• WHAT IS REQUIRED
Reproduce every entry in the listing without alteration.

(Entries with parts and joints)
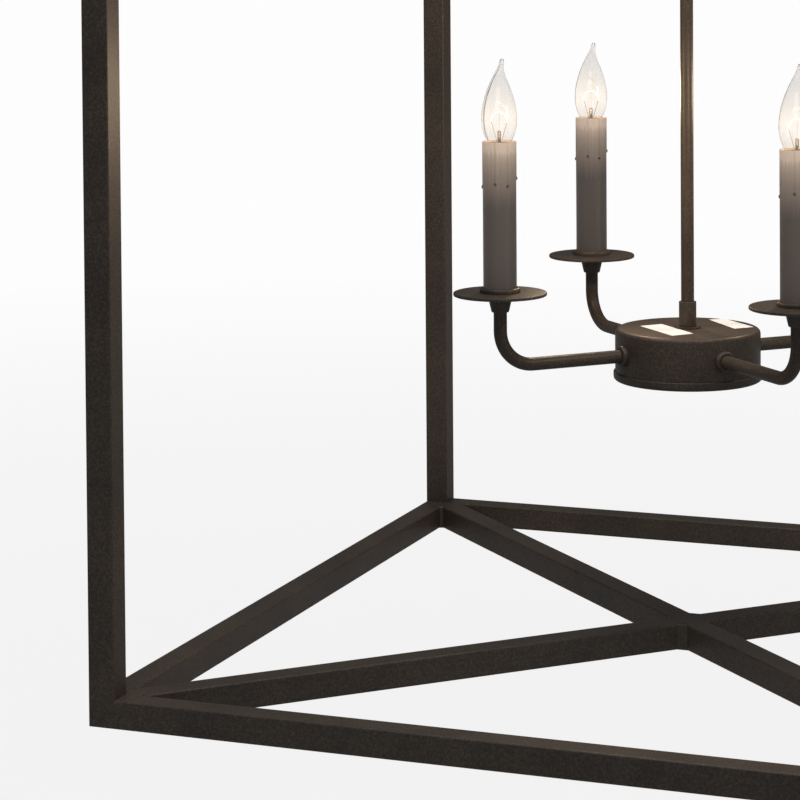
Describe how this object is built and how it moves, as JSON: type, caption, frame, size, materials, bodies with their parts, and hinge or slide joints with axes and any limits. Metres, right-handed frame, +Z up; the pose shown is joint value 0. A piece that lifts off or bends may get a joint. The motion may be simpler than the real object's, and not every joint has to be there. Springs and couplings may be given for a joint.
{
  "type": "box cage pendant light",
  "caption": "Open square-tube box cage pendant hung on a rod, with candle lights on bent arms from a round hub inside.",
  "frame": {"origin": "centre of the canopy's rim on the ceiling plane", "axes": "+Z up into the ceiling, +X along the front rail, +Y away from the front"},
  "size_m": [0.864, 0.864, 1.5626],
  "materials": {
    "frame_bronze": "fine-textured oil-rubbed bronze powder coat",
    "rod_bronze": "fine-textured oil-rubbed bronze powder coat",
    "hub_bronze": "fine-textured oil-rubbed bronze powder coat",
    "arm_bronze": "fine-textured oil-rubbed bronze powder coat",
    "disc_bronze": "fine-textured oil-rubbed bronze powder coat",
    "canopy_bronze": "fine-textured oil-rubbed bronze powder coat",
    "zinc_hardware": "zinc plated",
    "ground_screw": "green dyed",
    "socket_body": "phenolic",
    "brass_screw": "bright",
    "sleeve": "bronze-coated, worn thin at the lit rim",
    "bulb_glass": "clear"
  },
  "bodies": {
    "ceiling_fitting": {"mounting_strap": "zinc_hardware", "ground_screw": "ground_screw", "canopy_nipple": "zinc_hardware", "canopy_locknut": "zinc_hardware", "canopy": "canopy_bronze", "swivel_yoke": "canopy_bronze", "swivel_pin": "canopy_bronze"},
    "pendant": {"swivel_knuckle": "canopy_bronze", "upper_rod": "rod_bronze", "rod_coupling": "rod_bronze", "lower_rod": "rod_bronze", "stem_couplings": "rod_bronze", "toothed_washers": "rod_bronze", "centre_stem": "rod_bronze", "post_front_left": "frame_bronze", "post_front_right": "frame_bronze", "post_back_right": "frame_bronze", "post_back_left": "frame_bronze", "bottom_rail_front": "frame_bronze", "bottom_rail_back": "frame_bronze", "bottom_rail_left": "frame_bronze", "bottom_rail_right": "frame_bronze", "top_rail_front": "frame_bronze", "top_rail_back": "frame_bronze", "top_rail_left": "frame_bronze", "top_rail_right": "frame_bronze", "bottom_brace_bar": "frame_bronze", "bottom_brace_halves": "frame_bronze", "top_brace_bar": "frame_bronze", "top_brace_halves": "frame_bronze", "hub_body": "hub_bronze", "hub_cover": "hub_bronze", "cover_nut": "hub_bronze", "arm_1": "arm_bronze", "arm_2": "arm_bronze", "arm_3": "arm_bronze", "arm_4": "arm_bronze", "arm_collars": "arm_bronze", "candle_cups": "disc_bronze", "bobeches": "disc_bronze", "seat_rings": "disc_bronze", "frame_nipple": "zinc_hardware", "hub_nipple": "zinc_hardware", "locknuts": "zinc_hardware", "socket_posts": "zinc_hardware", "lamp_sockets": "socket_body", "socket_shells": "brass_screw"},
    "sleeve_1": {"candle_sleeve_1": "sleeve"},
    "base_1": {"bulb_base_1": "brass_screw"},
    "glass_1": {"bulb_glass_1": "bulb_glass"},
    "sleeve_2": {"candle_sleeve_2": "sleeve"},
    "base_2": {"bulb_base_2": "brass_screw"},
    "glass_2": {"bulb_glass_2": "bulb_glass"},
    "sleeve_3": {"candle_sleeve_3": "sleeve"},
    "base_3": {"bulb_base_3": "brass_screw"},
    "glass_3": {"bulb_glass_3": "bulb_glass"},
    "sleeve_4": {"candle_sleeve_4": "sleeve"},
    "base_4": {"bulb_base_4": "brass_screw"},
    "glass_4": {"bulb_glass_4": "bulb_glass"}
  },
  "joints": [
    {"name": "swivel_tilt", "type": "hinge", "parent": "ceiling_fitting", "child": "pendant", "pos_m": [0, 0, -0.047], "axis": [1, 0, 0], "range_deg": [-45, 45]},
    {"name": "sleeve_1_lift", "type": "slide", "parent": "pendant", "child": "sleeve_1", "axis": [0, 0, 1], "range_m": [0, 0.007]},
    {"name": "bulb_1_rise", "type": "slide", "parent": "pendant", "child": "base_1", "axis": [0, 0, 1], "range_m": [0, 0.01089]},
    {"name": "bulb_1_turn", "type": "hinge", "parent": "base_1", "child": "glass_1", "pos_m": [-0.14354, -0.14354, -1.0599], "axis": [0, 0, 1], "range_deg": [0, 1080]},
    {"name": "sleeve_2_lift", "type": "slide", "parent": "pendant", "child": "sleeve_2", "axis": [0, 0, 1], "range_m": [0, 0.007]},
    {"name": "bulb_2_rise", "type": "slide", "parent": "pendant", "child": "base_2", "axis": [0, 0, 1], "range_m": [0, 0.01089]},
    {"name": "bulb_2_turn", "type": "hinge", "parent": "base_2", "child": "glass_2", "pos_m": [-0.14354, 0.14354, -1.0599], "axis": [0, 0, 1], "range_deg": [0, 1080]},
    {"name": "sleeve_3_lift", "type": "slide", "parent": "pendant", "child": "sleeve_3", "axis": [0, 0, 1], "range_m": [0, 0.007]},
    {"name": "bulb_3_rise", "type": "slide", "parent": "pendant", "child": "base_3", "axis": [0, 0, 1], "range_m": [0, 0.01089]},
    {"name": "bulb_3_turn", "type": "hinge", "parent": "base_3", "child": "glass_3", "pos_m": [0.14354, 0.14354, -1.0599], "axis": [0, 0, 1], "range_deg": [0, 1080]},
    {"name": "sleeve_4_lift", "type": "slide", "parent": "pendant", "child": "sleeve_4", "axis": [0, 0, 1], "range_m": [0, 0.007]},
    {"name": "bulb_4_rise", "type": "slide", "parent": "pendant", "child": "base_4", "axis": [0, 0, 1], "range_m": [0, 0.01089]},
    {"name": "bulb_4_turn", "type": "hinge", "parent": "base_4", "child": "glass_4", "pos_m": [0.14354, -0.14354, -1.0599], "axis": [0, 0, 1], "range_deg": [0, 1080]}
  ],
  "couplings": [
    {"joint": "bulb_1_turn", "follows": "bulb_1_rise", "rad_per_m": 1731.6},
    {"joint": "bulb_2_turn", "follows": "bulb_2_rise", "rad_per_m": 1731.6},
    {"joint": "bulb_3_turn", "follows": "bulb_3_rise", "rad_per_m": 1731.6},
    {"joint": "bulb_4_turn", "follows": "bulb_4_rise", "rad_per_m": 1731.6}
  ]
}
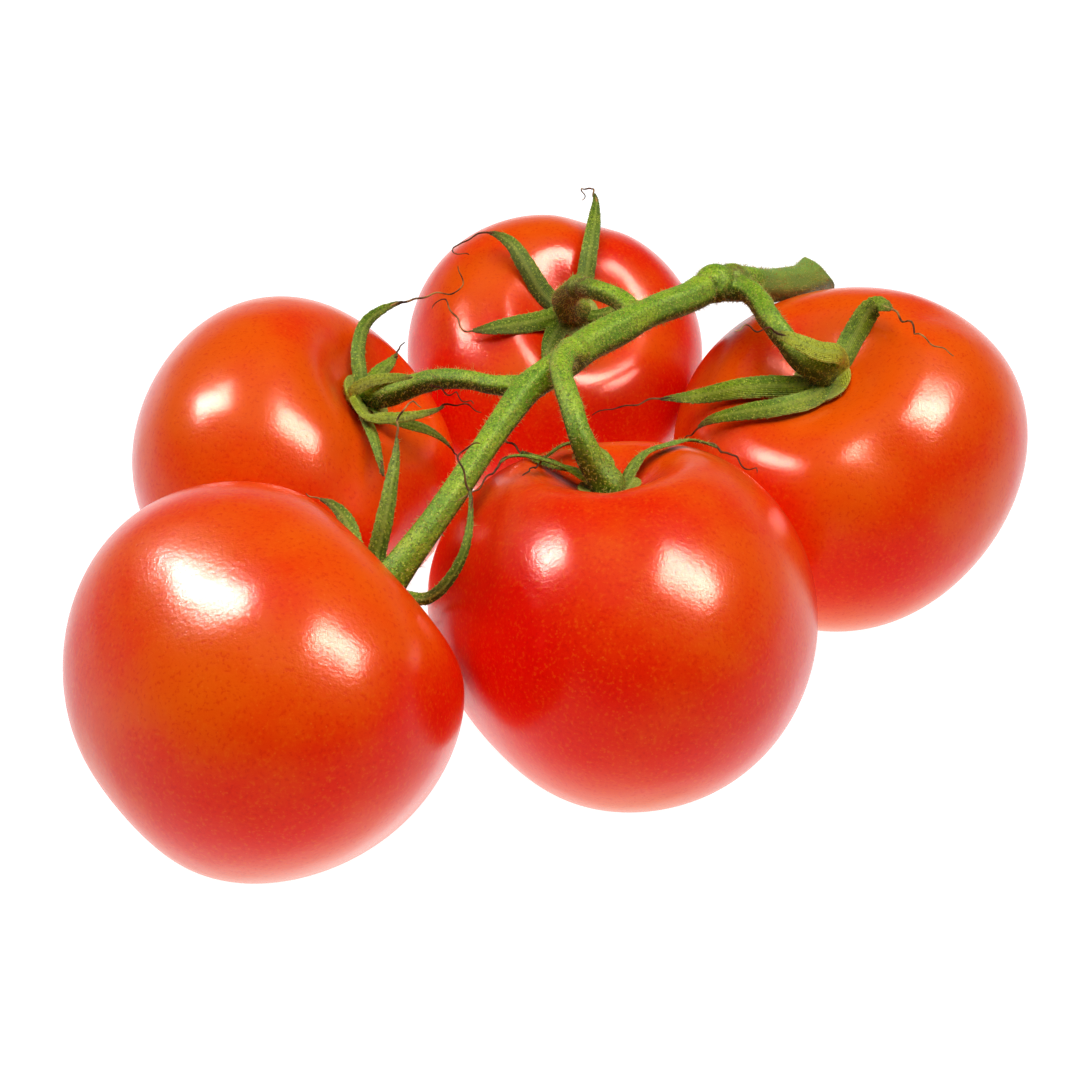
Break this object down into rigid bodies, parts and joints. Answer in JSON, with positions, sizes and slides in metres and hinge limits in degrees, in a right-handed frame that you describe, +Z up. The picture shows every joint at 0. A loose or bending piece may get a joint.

• EXERCISE ANSWER
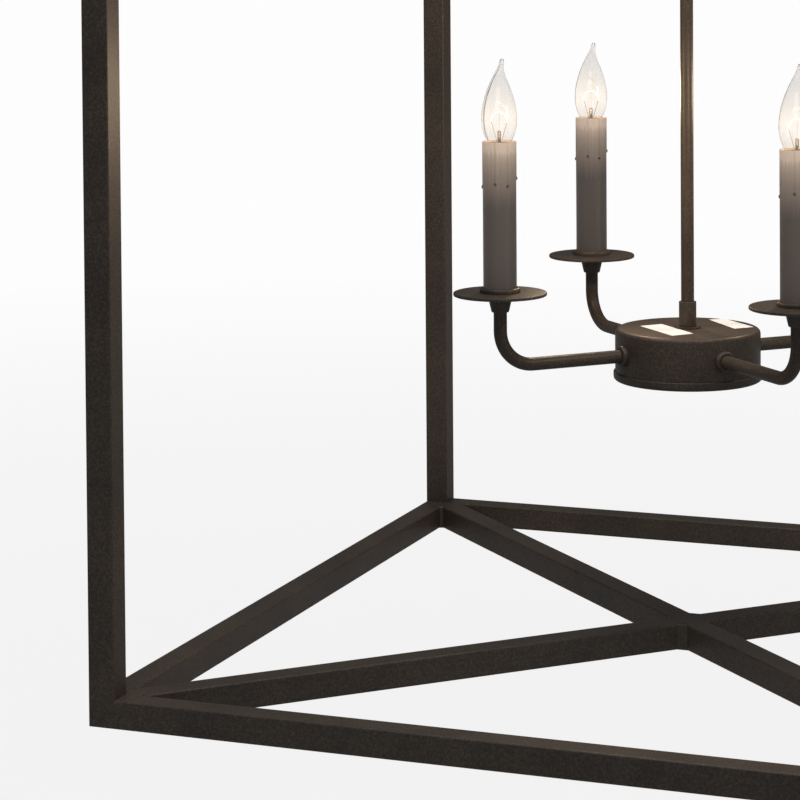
Describe how this object is built and how it moves, as JSON: type, caption, frame, size, materials, bodies with their parts, and hinge or slide joints with axes and any limits. Metres, right-handed frame, +Z up; the pose shown is joint value 0. A piece that lifts off or bends may get a joint. The motion may be simpler than the real object's, and not every joint has to be there. Springs and couplings may be given for a joint.
{
  "type": "box cage pendant light",
  "caption": "Open square-tube box cage pendant hung on a rod, with candle lights on bent arms from a round hub inside.",
  "frame": {"origin": "centre of the canopy's rim on the ceiling plane", "axes": "+Z up into the ceiling, +X along the front rail, +Y away from the front"},
  "size_m": [0.864, 0.864, 1.5626],
  "materials": {
    "frame_bronze": "fine-textured oil-rubbed bronze powder coat",
    "rod_bronze": "fine-textured oil-rubbed bronze powder coat",
    "hub_bronze": "fine-textured oil-rubbed bronze powder coat",
    "arm_bronze": "fine-textured oil-rubbed bronze powder coat",
    "disc_bronze": "fine-textured oil-rubbed bronze powder coat",
    "canopy_bronze": "fine-textured oil-rubbed bronze powder coat",
    "zinc_hardware": "zinc plated",
    "ground_screw": "green dyed",
    "socket_body": "phenolic",
    "brass_screw": "bright",
    "sleeve": "bronze-coated, worn thin at the lit rim",
    "bulb_glass": "clear"
  },
  "bodies": {
    "ceiling_fitting": {"mounting_strap": "zinc_hardware", "ground_screw": "ground_screw", "canopy_nipple": "zinc_hardware", "canopy_locknut": "zinc_hardware", "canopy": "canopy_bronze", "swivel_yoke": "canopy_bronze", "swivel_pin": "canopy_bronze"},
    "pendant": {"swivel_knuckle": "canopy_bronze", "upper_rod": "rod_bronze", "rod_coupling": "rod_bronze", "lower_rod": "rod_bronze", "stem_couplings": "rod_bronze", "toothed_washers": "rod_bronze", "centre_stem": "rod_bronze", "post_front_left": "frame_bronze", "post_front_right": "frame_bronze", "post_back_right": "frame_bronze", "post_back_left": "frame_bronze", "bottom_rail_front": "frame_bronze", "bottom_rail_back": "frame_bronze", "bottom_rail_left": "frame_bronze", "bottom_rail_right": "frame_bronze", "top_rail_front": "frame_bronze", "top_rail_back": "frame_bronze", "top_rail_left": "frame_bronze", "top_rail_right": "frame_bronze", "bottom_brace_bar": "frame_bronze", "bottom_brace_halves": "frame_bronze", "top_brace_bar": "frame_bronze", "top_brace_halves": "frame_bronze", "hub_body": "hub_bronze", "hub_cover": "hub_bronze", "cover_nut": "hub_bronze", "arm_1": "arm_bronze", "arm_2": "arm_bronze", "arm_3": "arm_bronze", "arm_4": "arm_bronze", "arm_collars": "arm_bronze", "candle_cups": "disc_bronze", "bobeches": "disc_bronze", "seat_rings": "disc_bronze", "frame_nipple": "zinc_hardware", "hub_nipple": "zinc_hardware", "locknuts": "zinc_hardware", "socket_posts": "zinc_hardware", "lamp_sockets": "socket_body", "socket_shells": "brass_screw"},
    "sleeve_1": {"candle_sleeve_1": "sleeve"},
    "base_1": {"bulb_base_1": "brass_screw"},
    "glass_1": {"bulb_glass_1": "bulb_glass"},
    "sleeve_2": {"candle_sleeve_2": "sleeve"},
    "base_2": {"bulb_base_2": "brass_screw"},
    "glass_2": {"bulb_glass_2": "bulb_glass"},
    "sleeve_3": {"candle_sleeve_3": "sleeve"},
    "base_3": {"bulb_base_3": "brass_screw"},
    "glass_3": {"bulb_glass_3": "bulb_glass"},
    "sleeve_4": {"candle_sleeve_4": "sleeve"},
    "base_4": {"bulb_base_4": "brass_screw"},
    "glass_4": {"bulb_glass_4": "bulb_glass"}
  },
  "joints": [
    {"name": "swivel_tilt", "type": "hinge", "parent": "ceiling_fitting", "child": "pendant", "pos_m": [0, 0, -0.047], "axis": [1, 0, 0], "range_deg": [-45, 45]},
    {"name": "sleeve_1_lift", "type": "slide", "parent": "pendant", "child": "sleeve_1", "axis": [0, 0, 1], "range_m": [0, 0.007]},
    {"name": "bulb_1_rise", "type": "slide", "parent": "pendant", "child": "base_1", "axis": [0, 0, 1], "range_m": [0, 0.01089]},
    {"name": "bulb_1_turn", "type": "hinge", "parent": "base_1", "child": "glass_1", "pos_m": [-0.14354, -0.14354, -1.0599], "axis": [0, 0, 1], "range_deg": [0, 1080]},
    {"name": "sleeve_2_lift", "type": "slide", "parent": "pendant", "child": "sleeve_2", "axis": [0, 0, 1], "range_m": [0, 0.007]},
    {"name": "bulb_2_rise", "type": "slide", "parent": "pendant", "child": "base_2", "axis": [0, 0, 1], "range_m": [0, 0.01089]},
    {"name": "bulb_2_turn", "type": "hinge", "parent": "base_2", "child": "glass_2", "pos_m": [-0.14354, 0.14354, -1.0599], "axis": [0, 0, 1], "range_deg": [0, 1080]},
    {"name": "sleeve_3_lift", "type": "slide", "parent": "pendant", "child": "sleeve_3", "axis": [0, 0, 1], "range_m": [0, 0.007]},
    {"name": "bulb_3_rise", "type": "slide", "parent": "pendant", "child": "base_3", "axis": [0, 0, 1], "range_m": [0, 0.01089]},
    {"name": "bulb_3_turn", "type": "hinge", "parent": "base_3", "child": "glass_3", "pos_m": [0.14354, 0.14354, -1.0599], "axis": [0, 0, 1], "range_deg": [0, 1080]},
    {"name": "sleeve_4_lift", "type": "slide", "parent": "pendant", "child": "sleeve_4", "axis": [0, 0, 1], "range_m": [0, 0.007]},
    {"name": "bulb_4_rise", "type": "slide", "parent": "pendant", "child": "base_4", "axis": [0, 0, 1], "range_m": [0, 0.01089]},
    {"name": "bulb_4_turn", "type": "hinge", "parent": "base_4", "child": "glass_4", "pos_m": [0.14354, -0.14354, -1.0599], "axis": [0, 0, 1], "range_deg": [0, 1080]}
  ],
  "couplings": [
    {"joint": "bulb_1_turn", "follows": "bulb_1_rise", "rad_per_m": 1731.6},
    {"joint": "bulb_2_turn", "follows": "bulb_2_rise", "rad_per_m": 1731.6},
    {"joint": "bulb_3_turn", "follows": "bulb_3_rise", "rad_per_m": 1731.6},
    {"joint": "bulb_4_turn", "follows": "bulb_4_rise", "rad_per_m": 1731.6}
  ]
}
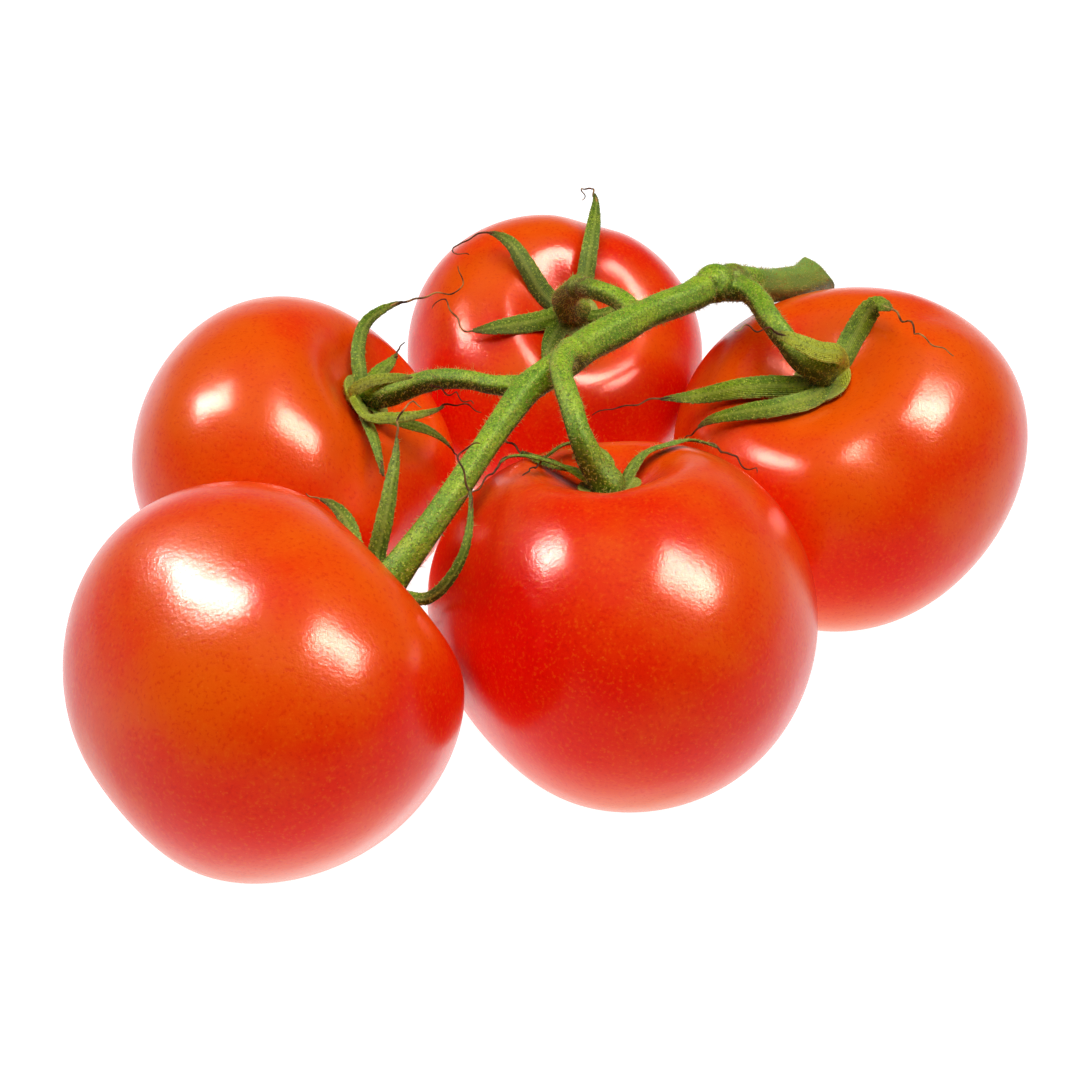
Break this object down into rigid bodies, parts and joints. Answer in JSON, with positions, sizes and slides in metres and hinge limits in degrees, in a right-handed frame that you describe, +Z up. The picture shows every joint at 0. A loose or bending piece may get a joint.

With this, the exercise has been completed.